After DiMarco's galvanizing par, Woods birdied the next three holes. He threw lasers at the pin on the par-4 14th and the par-3 15th for short birdies, then lagged his eagle putt into tap-in range on 16. That drained the drama from the event and, undoubtedly, left DiMarco wondering what it takes to beat the tour's resident superhuman.
"He's got an uncanny ability, when somebody gets close to him, to just turn it up another level," said DiMarco, whose mom, Norma, died suddenly on July 4. "I made a great putt for par, which really pumped me up, and he turns around and birdies 14, 15 and 16. It's just -- it's hard to catch him."
The only thing that caught him, in the end, was the memory of Earl.
When it was over, Tiger showed us something else we'd never seen from him before: genuine, uncorked, shoulder-heaving public emotion. A guy who so often appears to us as a golfing automaton flat bawled, first in the arms of Williams, then in the arms of his wife, Elin.

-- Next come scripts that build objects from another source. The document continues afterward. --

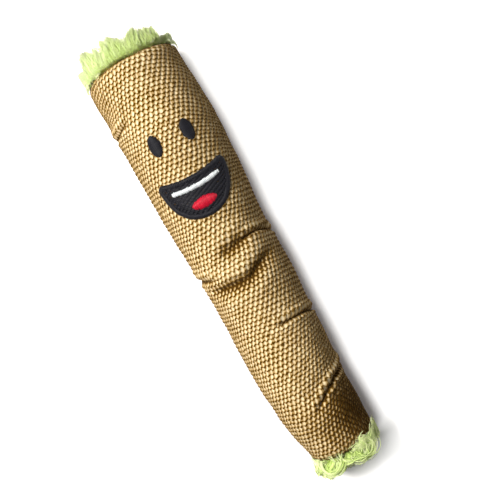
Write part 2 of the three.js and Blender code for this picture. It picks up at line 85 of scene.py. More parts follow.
def addLamps():
    turn = math.radians(camera["turn"])
    for name, lamp in lamps.items():
        data = bpy.data.lights.new(name, "AREA")
        data.shape = "DISK"
        data.size = lamp["size"] * mm
        data.energy = lamp["power"]
        data.color = lamp["color"]
        x, y, z = lamp["place"]
        across = x * math.cos(turn) - y * math.sin(turn)
        along = x * math.sin(turn) + y * math.cos(turn)
        place = Vector((across, along, z)) * mm
        light = bpy.data.objects.new(name, data)
        light.location = toyMiddle + place
        light.rotation_euler = (-place).to_track_quat("-Z", "Y").to_euler()
        scene.collection.objects.link(light)


# Materials: a wire is an output socket that takes sums, and a paint is a material under construction.

class Wire:
    def __init__(self, paint, socket):
        self.paint = paint
        self.socket = socket

    def maths(self, operation, *values):
        return self.paint.node("ShaderNodeMath", {"operation": operation}, values)

    def all(self, *names):
        return {name: Wire(self.paint, self.socket.node.outputs[name]) for name in names}

    def __add__(self, other):
        return self.maths("ADD", self, other)

    def __radd__(self, other):
        return self.maths("ADD", other, self)

    def __sub__(self, other):
        return self.maths("SUBTRACT", self, other)

    def __rsub__(self, other):
        return self.maths("SUBTRACT", other, self)

    def __mul__(self, other):
        return self.maths("MULTIPLY", self, other)

    def __rmul__(self, other):
        return self.maths("MULTIPLY", other, self)

    def __pow__(self, other):
        return self.maths("POWER", self, other)


class Paint:
    def __init__(self, name, world=None):
        self.material = world or bpy.data.materials.new(name)
        self.material.use_nodes = True
        self.tree = self.material.node_tree
        self.tree.nodes.clear()

    def node(self, kind, settings=None, values=(), out=0):
        made = self.tree.nodes.new(kind)
        for key, value in (settings or {}).items():
            if key == "stops":
                ramp = made.color_ramp
                while len(ramp.elements) < len(value):
                    ramp.elements.new(0.5)
                for element, (place, color) in zip(ramp.elements, value):
                    element.position = place
                    element.color = (*color, 1)
            else:
                setattr(made, key, value)
        pairs = values.items() if isinstance(values, dict) else enumerate(values)
        for key, value in pairs:
            socket = made.inputs[key]
            if isinstance(value, Wire):
                self.tree.links.new(value.socket, socket)
            elif socket.type == "RGBA":
                socket.default_value = (*value[:3], 1)
            else:
                socket.default_value = value
        return Wire(self, made.outputs[out]) if made.outputs else made

    def noise(self, place, scale, detail=2, roughness=0.5):
        values = {"Vector": place, "Scale": scale, "Detail": detail, "Roughness": roughness}
        return self.node("ShaderNodeTexNoise", None, values)

    def value(self, name):  # a number that the mesh holds for each point
        return self.node("ShaderNodeAttribute", {"attribute_name": name}, out=2)

    def stretch(self, place, scale):
        return self.node("ShaderNodeMapping", None, {"Vector": place, "Scale": scale})

    def mix(self, factor, first, second):
        settings = {"data_type": "RGBA", "blend_type": "MIX", "clamp_factor": True}
        return self.node("ShaderNodeMix", settings, {0: factor, 6: first, 7: second}, 2)

    def ramp(self, value, *stops):
        return self.node("ShaderNodeValToRGB", {"stops": stops}, [value])

    def bump(self, height, strength, distance):
        values = {"Height": height, "Strength": strength, "Distance": distance}
        return self.node("ShaderNodeBump", None, values)

    def surface(self, **values):
        sockets = {key.replace("_", " "): value for key, value in values.items()}
        shader = self.node("ShaderNodeBsdfPrincipled", None, sockets)
        self.node("ShaderNodeOutputMaterial", None, {"Surface": shader})
        return self.material


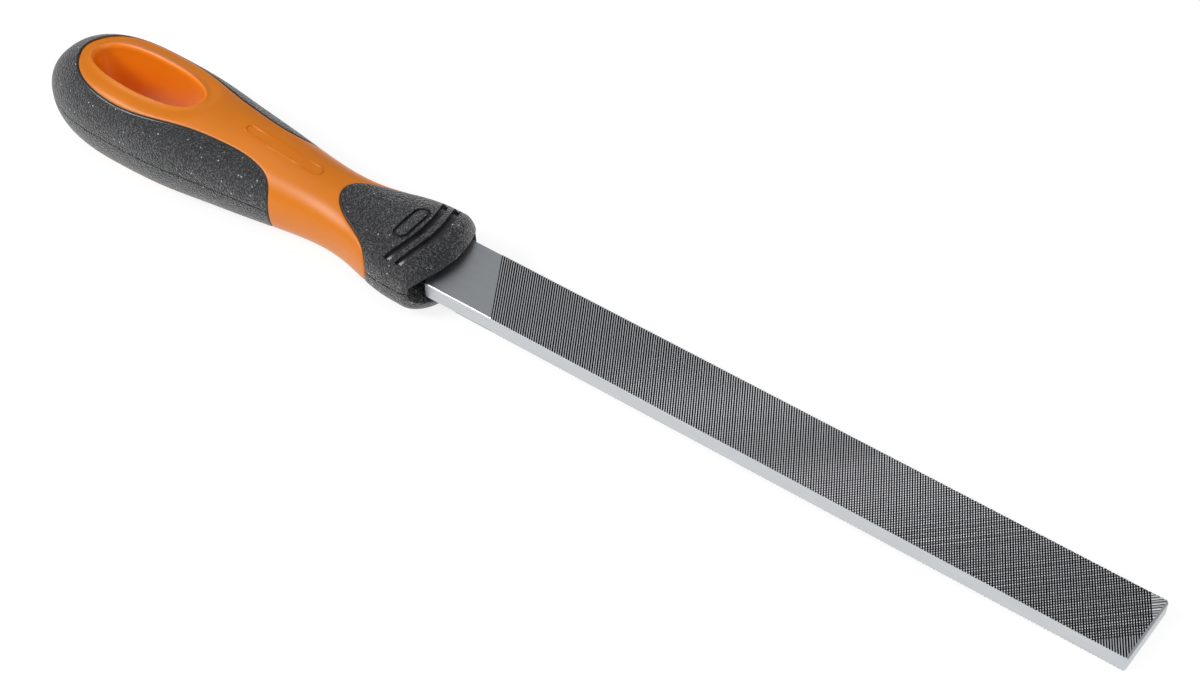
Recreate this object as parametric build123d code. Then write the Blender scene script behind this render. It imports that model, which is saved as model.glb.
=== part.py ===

It was an endearing display of humanity from someone who normally does a fine imitation of a Vulcan. In that moment, every one of us who has lost a parent could achingly identify with Tiger Woods.
"I've never done that," he acknowledged. "You know me. ... I guess I'm kind of the one who bottles things up a little bit and moves on, tries to deal with things in my own way. But at the moment it just came pouring out."
Tiger scored two firsts here in his legendary career: He won without his father and he won without his driver. Among all of his accomplishments, that made this title unique. Asked whether his celebration might be more special than usual, Tiger nodded and patted the Claret Jug to his right.
"This jug will be filled up, I'll tell you that," he said. "Beverage of my choice, and not just once."
In the Great Clubhouse in the Sky, Earl Woods will drink to that.